Trump and many of his supporters insist that NATO’s members shift too much of the monetary burden for collective defense onto American shoulders and “it’s time for a new approach,” whatever that may entail. As Max Boot noted, even those nations that do not meet the required defense spending threshold (the equivalent of 2 percent of GDP) still contribute to what is collectively the second largest annual defense budget on earth ($300 billion, behind America’s $600 billion). Though the United States assumes the costs of almost three-quarters of NATO’s military operating budget, in 2015 that amounted to less than one-tenth of one percent of total U.S. defense spending. To gauge the value of peace on the content of Europe in dollars is a perverse way to measure the value of stability and continuity, but the actual figures in their proportions render it shallow analysis as well.

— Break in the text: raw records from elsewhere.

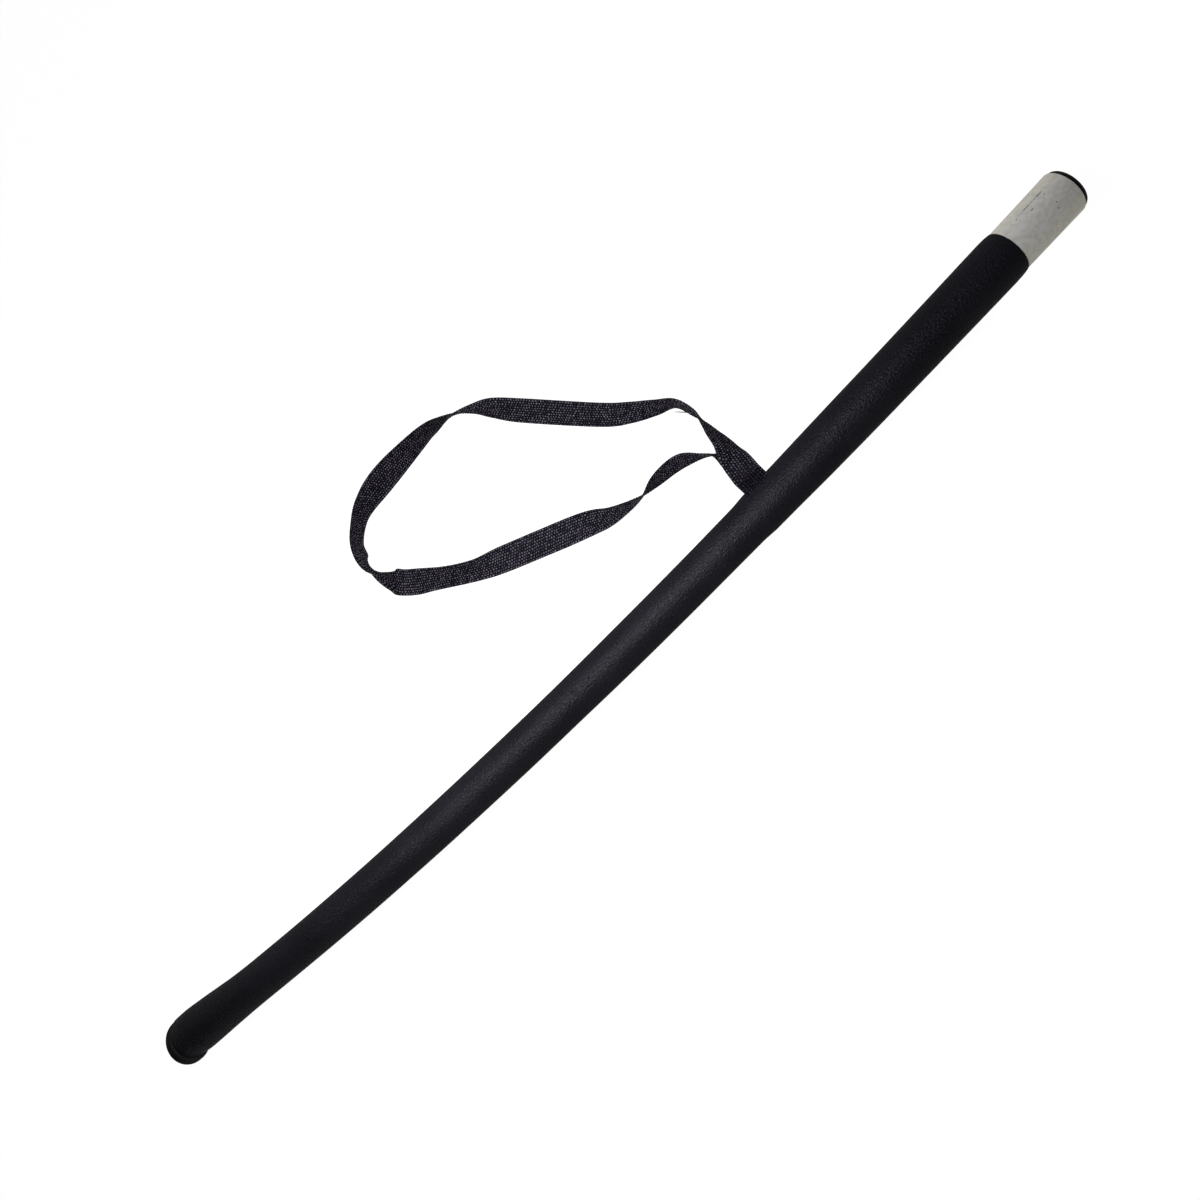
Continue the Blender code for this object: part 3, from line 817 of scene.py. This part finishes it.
def wrist_strap():
    """Woven strap as one piece, tails and loop together."""
    spacing = FLOAT_PITCH / FLOAT_STEPS
    lanes = YARN_LANES * YARN_COUNT
    samples, length = smooth_route(strap_route(), spacing)
    points, weave = strap_rings(samples, length)
    strap = add_piece("wrist_strap", points, ring_faces(len(samples), lanes), webbing_yarn())
    crest = strap.data.attributes.new("weave", "FLOAT", "POINT")
    crest.data.foreach_set("value", weave)
    lay_out(strap, spacing, lanes)
    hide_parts("strap_loop", "strap_tail_upper", "strap_tail_lower")
    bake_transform(strap)


def loose_thread():
    """Frayed end of one yarn at the strap's inner edge."""
    route = [
        (163.3, 60.6, 9.0), (161.6, 62.6, 8.6), (159.9, 64.6, 8.2), (158.3, 66.4, 8.0), (156.8, 68.0, 8.0),
    ]
    taper = (1.0, 1.0, 0.9, 0.8, 0.4)
    data = bpy.data.curves.new("loose_thread", "CURVE")
    data.dimensions = "3D"
    data.bevel_depth = 0.30 * MM
    data.bevel_resolution = 2
    data.use_fill_caps = True
    line = data.splines.new("BEZIER")
    line.bezier_points.add(len(route) - 1)
    for point, place, thickness in zip(line.bezier_points, route, taper):
        point.co = Vector(place) * MM
        point.radius = thickness
        point.handle_left_type = "AUTO"
        point.handle_right_type = "AUTO"
    data.materials.append(yarn_end())
    thread = bpy.data.objects.new("loose_thread", data)
    bpy.context.scene.collection.objects.link(thread)
    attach(thread, "strap")


def yarn_end():
    material, tree, shader = new_material("yarn_end", 0.6)
    place = coordinates(tree)
    twist = noise_value(tree, place, 1800.0)
    colour = mix_colour(tree, twist, (0.010, 0.009, 0.012), (0.035, 0.032, 0.042))
    connect(tree, colour, shader, "Base Color")
    add_bump(tree, shader, twist, 0.05 * MM)
    return material


def hidden_steel():
    """Better finishes on the CAD parts that stay: inner tube, foot washer and cross pin."""
    finishes = {
        "lower_tube": plain_steel("inner_tube_steel", (0.40, 0.40, 0.41)),
        "tip_washer": plain_steel("washer_zinc", (0.55, 0.55, 0.53)),
        "strap_pin": plain_steel("pin_steel_bright", (0.60, 0.60, 0.60)),
    }
    for node, material in finishes.items():
        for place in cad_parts[node].material_slots:
            place.material = material


# --- Scene ---------------------------------------------------------------------------------------

make_camera()
wrist_strap()
loose_thread()
make_world()
make_floor()
make_key_light()
bpy.context.scene.view_settings.view_transform = "Standard"

cutter = slot_cutter()
rubber_sleeve(cutter)
bare_tube(cutter)
bpy.data.objects.remove(cutter, do_unlink=True)
end_plug()
foot_tip()
hidden_steel()
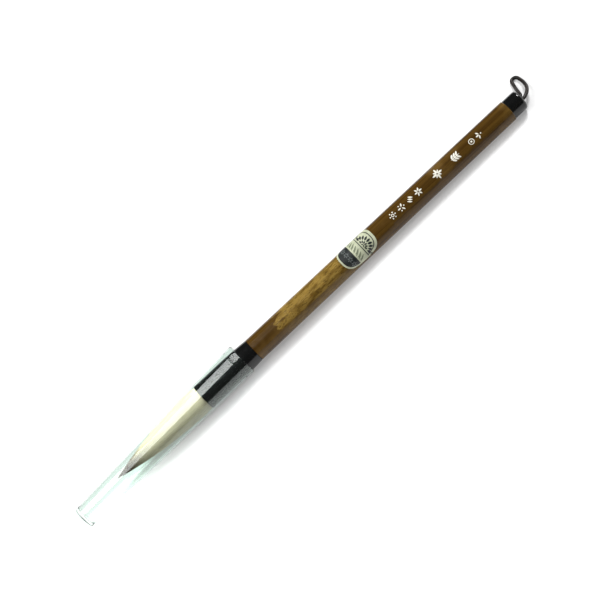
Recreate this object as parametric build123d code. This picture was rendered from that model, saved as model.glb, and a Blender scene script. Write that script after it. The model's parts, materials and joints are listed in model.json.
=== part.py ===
"""A bamboo calligraphy brush lying on a table, in its clear cap.

The brush is drawn along its own axis, X. Distances along it run from the joint of the ferrule and
the handle, positive towards the end cap. It then leans a little, because it rests on the cap at
one end and on the edge of the handle at the other, and the cap lies along its own tapered side.
"""

from build123d import *
import math
import os

# Handle, a single hollow internode of bamboo
handle_length = 164.5
handle_front_radius = 6.05
handle_back_radius = 5.5
handle_bore_radius = 2.9
handle_edge = 0.25
front_socket_radius = 4.2
front_socket_depth = 14.0
back_socket_radius = 4.0
back_socket_depth = 10.0

# Ferrule, which holds the hair
ferrule_length = 32.5
ferrule_joint_radius = 6.05
ferrule_radius = 6.75
flare_length = 17.0
ferrule_edge = 0.2
tenon_gap = 0.05
ferrule_tenon_length = 12.0
hair_socket_depth = 22.0
hair_socket_mouth_radius = 6.35
hair_socket_floor_radius = 5.8
glue_thickness = 2.4

# Hair, in three layers that are bound together at the root
hair_gap = 0.05
coat_outline = [(-35.5, 6.5), (-42.3, 6.35), (-51.7, 5.75), (-61.1, 5.0), (-70.5, 3.6), (-80.0, 1.85)]
core_outline = [(-42.0, 4.85), (-52.0, 4.25), (-61.0, 3.5), (-70.5, 2.4), (-80.0, 1.5), (-84.5, 0.85)]
point_outline = [(-60.0, 1.35), (-75.0, 1.1), (-84.0, 0.62)]
coat_mouth_radius = 6.25
core_root_radius = 4.6
core_swell = 0.3  # how much wider it is at the ferrule's mouth
point_root_radius = 1.3
point_swell = 0.1
hair_tip = -87.9
hair_tip_radius = 0.12
binding_turns = 6
binding_thread_radius = 0.3
binding_pitch = 0.52
binding_start = -14.2

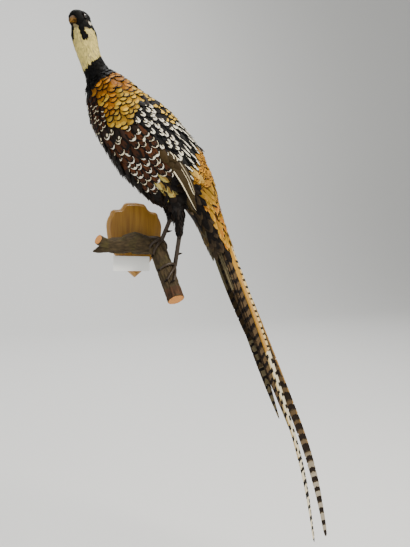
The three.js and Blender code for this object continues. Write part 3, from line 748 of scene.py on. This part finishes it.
def trunk_rows(pitch, side_pitch):
    """Staggered places over the trunk's skin: hits (metres) and lie directions."""
    x = through(TRUNK)(np.linspace(0.15, 10, 400))
    line = in_middle(x)
    run = run_along(line)
    tangent = unit(np.gradient(line, axis=0))
    hits, lies = [], []
    for r, place in enumerate(np.arange(0, run[-1], pitch)):
        centre, (depth, wide) = read(place, run, line), read(place, run, x[:, 2:])
        t = unit(read(place, run, tangent))
        up = np.cross(t, RIGHT)
        found = []
        for phi in circle(144) - np.pi:
            d = RIGHT * math.cos(phi) + up * math.sin(phi)
            expected = 1 / math.hypot(math.cos(phi) / wide, math.sin(phi) / depth)
            hit = TREE.ray_cast(Vector((centre + d * 200) * MM), Vector(-d))[0]
            missed = hit is None or (np.array(hit) / MM - centre) @ d > expected * MISS_TIMES + MISS_PAST
            found.append(centre + d * expected if missed else np.array(hit) / MM)
        found = np.array(found + found[:1])
        around = run_along(found)
        count = max(int(round(around[-1] / side_pitch)), 3)
        at = (np.arange(count) + (0.5 if r % 2 else 0.0)) * around[-1] / count
        spots = read(at + rng.normal(0, 0.09 * side_pitch, count), around, found)
        hits.append(spots + t * rng.normal(0, 0.1 * pitch, count)[:, None])
        lies.append(np.repeat(t[None], count, 0))
    return np.concatenate(hits) * MM, np.concatenate(lies)


def apart(points, gap):
    """Marks the points that keep the gap from every marked one before them."""
    keep = np.zeros(len(points), bool)
    for i, p in enumerate(points):
        keep[i] = not (norm(points[:i][keep[:i]] - p) < gap).any()
    return keep


# How far out from the skin, at most, its rows may point for the feathers to lie down on it.
LIFT_MOST = 0.4
coats = {}
for kinds, region, form, pitch, side_pitch, length, width, top in TRUNK_FEATHERS:
    late = region == "rump"
    roots, lies = trunk_rows(pitch, side_pitch)
    tips, _ = nearest(roots + lies * (0.6 * length * MM))
    names, a, b = zones(tips)
    facing = (nearest(roots)[1] * lies).sum(1)
    chosen = np.isin(names, kinds.split()) & (leg_share(roots / MM) < COAT_END)
    chosen &= (facing > (-0.3 if late else -0.75)) & (facing < LIFT_MOST)
    chosen[chosen] = apart(tips[chosen], (0.6 if form == "crescent" else 0.7) * pitch * MM)
    roots, lies, n = roots[chosen], lies[chosen], chosen.sum()
    size = rng.normal(1, 0.07, n)
    if late:
        left = (TRUNK_END[1] - roots / MM) @ TRUNK_DOWN
        size = np.minimum(size, np.clip((left + 24) / length, 0.35, 2))
    lies = unit(lies + rng.normal(0, 0.15 if form in ("mantle", "crescent", "pied") else 0.08, (n, 3)))
    lay(coats.setdefault(region, Shell()), BIG[form], roots, lies, names[chosen], np.stack([a, b], 1)[chosen],
        length * MM * size, width * MM * size, np.full(n, top * MM) * rng.normal(1, 0.05, n))
for region, coat in coats.items():
    coat.make("coat_" + region, PLUMAGE, "body_plumage")


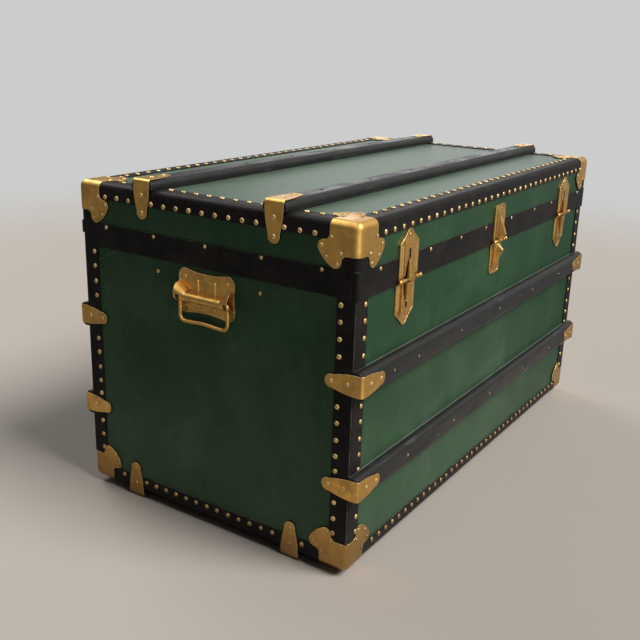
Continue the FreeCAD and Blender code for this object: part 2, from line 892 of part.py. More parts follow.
def raised_rim(x, half_width, root, tip, pointed, front):
    # The edge of a plate, pressed up all round but for its root
    way = 1 if tip > root else -1
    inset = way * catch_rim_width
    top = front - catch_rim_rise
    edge = catch_sheet(x, half_width, root, tip, pointed, front, top)
    inner = catch_sheet(x, half_width - catch_rim_width, root - inset, tip - inset, pointed,
                        front + catch_rim_rise, top - catch_rim_rise)
    return edge.cut(inner)


def flutes(x, half_width, root, tip, y, pointed):
    # Half-round ribs pressed along both sides of a plate
    way = 1 if tip > root else -1
    margin = side_catch_point if pointed else centre_catch_round
    length = abs(tip - root) - margin - flute_end
    ribs = []
    for side in (-1, 1):
        for count in range(2 if pointed else 1):
            offset = half_width - flute_inset - count * flute_pitch
            ribs.append(Part.makeCylinder(flute_radius, length,
                                          V(x + side * offset, y, root), V(0, 0, way)))
    return ribs


def ramped_boss(x, half_width, root, end, back, front):
    # A raised middle with its far end ramped down to the plate
    way = 1 if end > root else -1
    ramp = end - way * boss_end_length
    steps = [((front, root),), ((front, ramp),), ((back, end),), ((back, root),)]
    return profile((back, root), steps, side_plane(x - half_width), V(2 * half_width, 0, 0))


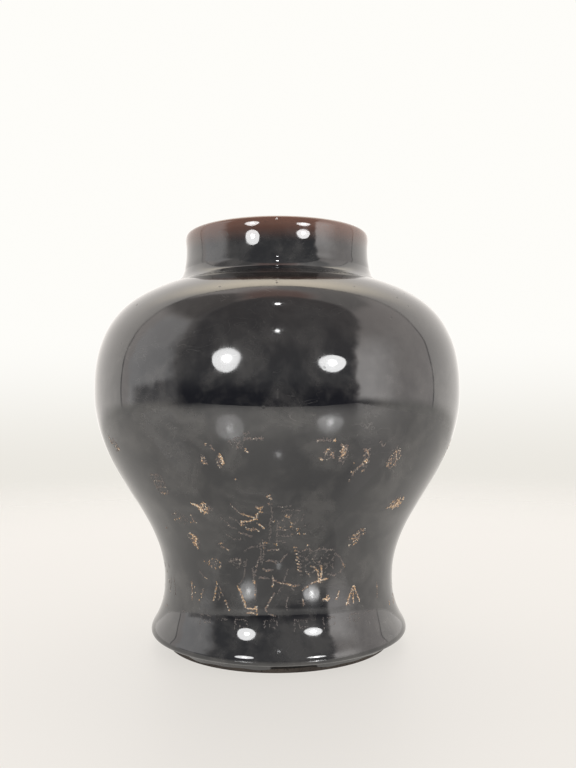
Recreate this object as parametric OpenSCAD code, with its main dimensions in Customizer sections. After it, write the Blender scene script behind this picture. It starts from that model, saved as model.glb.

Provocative and revisionist great powers like modern Russia are paying attention. They take note of the fact that, amid its calculated displays of aggression and perimeter testing, the United States is contemplating retreat. That will only beget more dangerous displays, more opportunities for miscalculation, and more opportunities for accidental conflict to erupt. As Barack Obama drives the final nail in the coffin of his failed “Russian Reset” with the announcement of the deployment of a substantial deterrent force to Europe, Republicans flirt with surrendering their bona fides on national security to Democrats.
Donald Trump prides himself in his displays of strength. He contends that the American military he commands would be so strong “that no one will mess with us.” Why is it then that only America’s allies are quaking in anticipation of this development while U.S. adversaries appear joyful over the prospect of a Trump presidency?